Nationally, the Democratic Legislative Campaign Committee, a group dedicated to helping Democrats win seats in state legislatures, announced Tuesday that it had raised $5.8 million in its second quarter of fundraising, exceeding by nearly $2 million its previous record for that quarter, set in 2018. In April, the same group had reported breaking its first-quarter record by raising $6.4 million.
Democrats aren’t the only ones raking in record sums. The Republican State Leadership Committee announced last week that it had raised $10.5 million with its partner, the State Government Leadership Foundation, in the second quarter, also a record.
The Republican committee recently announced the addition of longtime Republican strategist Karl Rove and former Texas House Speaker Joe Straus to its board of directors, emphasizing the importance of Texas to this year’s elections.
“We’re in agreement that Texas is a battleground, and we’re all in to make sure we protect the Statehouse there and maintain the majority,” Austin Chambers, president of the Republican State Leadership Committee, said in June. “We’re optimistic about what’s going to happen down there.”
Israel has joked that “you don’t dust off Karl Rove” if things are going well.
“The Democrats are doing something right if we have woken up those who normally would be fixated on national politics and gotten them to pay attention in Texas,” she said. “I take it as not a threat but reassurance.”
She’s also aware that while Democrats are emboldened by recent giving, Republicans have long-standing donors they can turn to when the going gets tough. She doesn’t want to fight on those grounds.
“Our Republican friends have deep pockets and a history in this state,” she said. “But I think we have our own sense of pride. We are the party of Barbara Jordan and Ann Richards, and we will draw upon that and make sure our friends know that Texas is trendy, Texas is sexy, and keep your money here.”

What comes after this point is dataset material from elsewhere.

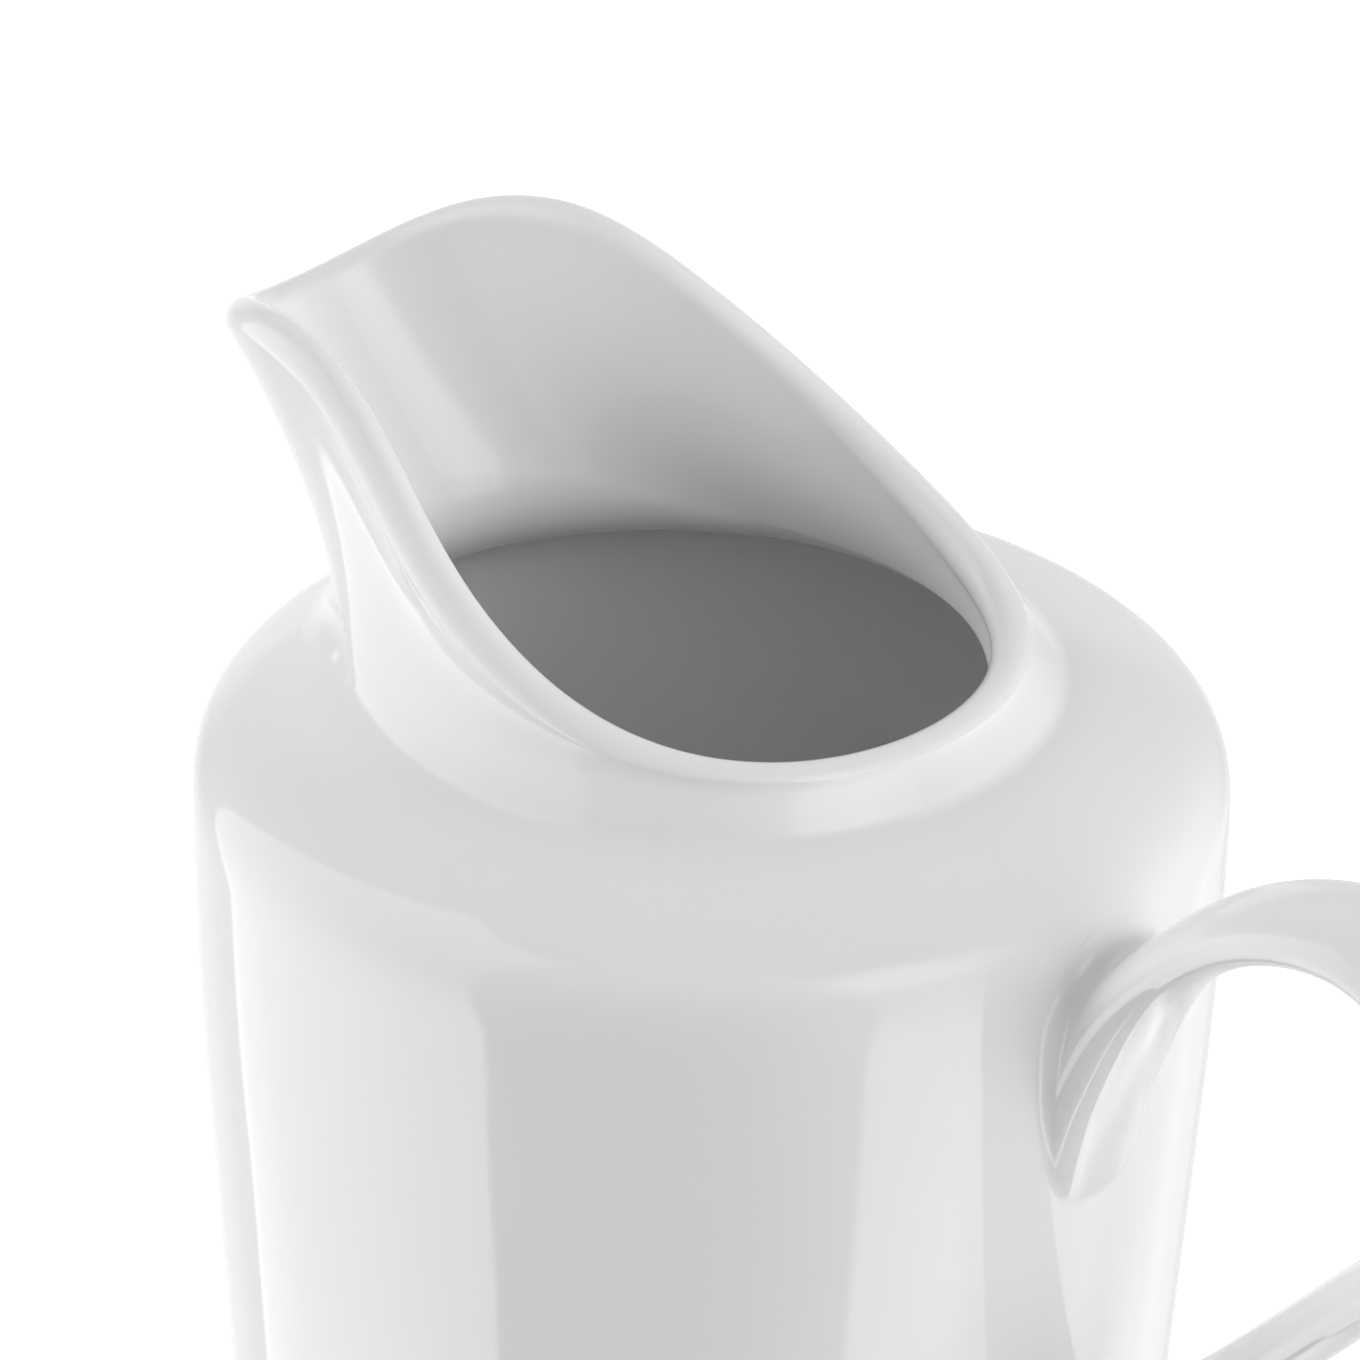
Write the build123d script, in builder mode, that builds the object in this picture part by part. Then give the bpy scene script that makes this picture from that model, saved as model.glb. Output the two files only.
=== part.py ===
from build123d import *
from math import cos, pi, radians, sin, sqrt, tan
import os

# White glazed porcelain pitcher: a slip-cast vessel whose neck runs up into a
# broad pouring lip, and a solid cast handle luted to its wall with slip.
# Millimetres. Z up, origin on the axis at the plane it stands on, spout along
# -X, handle along +X, mirror plane XZ.

# ---- vessel: body and shoulder ------------------------------------------------
body_radius = 50.0            # widest, just under the shoulder
shoulder_height = 115.0       # where the neck grows out of the shoulder
body_wall = 3.2
body_taper = 3.5              # degrees, below the eased stretch
taper_ease = 28.0             # height over which the taper sets in
# shoulder dome: share of the way out from neck_foot to body_radius,
# rise over shoulder_height, fall of the dome in degrees
shoulder_dome = [
    (0.285, -0.6, 20.5),
    (0.747, -4.5, 25.0),
    (0.949, -7.8, 57.0),
    (1.0, -14.5, 90.0),
]

# ---- vessel: base -------------------------------------------------------------
heel_radius = 7.0             # rounded edge between wall and base
floor_thickness = 4.2
inner_heel_radius = 6.0
foot_ring_height = 1.6
foot_ring_width = 3.2
foot_ring_inset = 6.0         # outside of the ring to the line of the wall
foot_ring_edge = 0.5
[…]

Israel said she wants the campaign to focus on the diversity of Democratic candidates and their longtime issues that she believes the pandemic has brought to the forefront. Those include expansion of Medicaid and changing the police and criminal justice system.
She said she thinks people who are stuck at home because of COVID-19 are thinking about the same issues and putting their money behind those thoughts.
“They are coming from a position of being frustrated that the state that they love is not being represented correctly,” she said. “We have Republicans who seem too eager to cater to a fringe element of the electorate rather than what we’re witnessing — a couple of dozen [Democratic] candidates who are not running an anti-Trump campaign, they’re running pro-Texas campaigns, that revolve around Texas families who are struggling in the pandemic and whose health care is tied to the people they work for.”
The Texas House Democratic Campaign Committee will use the money raised in the first six months to make sure candidates are able to get their messages out — something Israel admits was lacking in previous election cycles. The group does not get involved in primary fights between Democrats, but once the July 14 runoff winners are declared, it plans to round out its giving to those candidates. When that’s done, it will have contributed half a million dollars to 29 candidates for the year to that point.
“The goal of HDCC is to fill in the gaps and be there for every candidate who is hustling and making connections with voters,” she said. “They sometimes just need that extra financial lift to do that extra campaign mailer. We will be mission control.”
Israel, who got started in Texas politics as an aide on Gov. Ann Richards’ election campaign, knows that Democrats have promised victory multiple times over the last two decades only to come up empty-handed. But this year, she said, things are different.
“Our political timing is unique. Redistricting is around the corner, it’s a presidential year [and] the man who holds the office doesn’t seem to care about bringing people together,” she said. “We keep saying every two-year cycle, ‘This is the year.’ This time we really, really mean it.”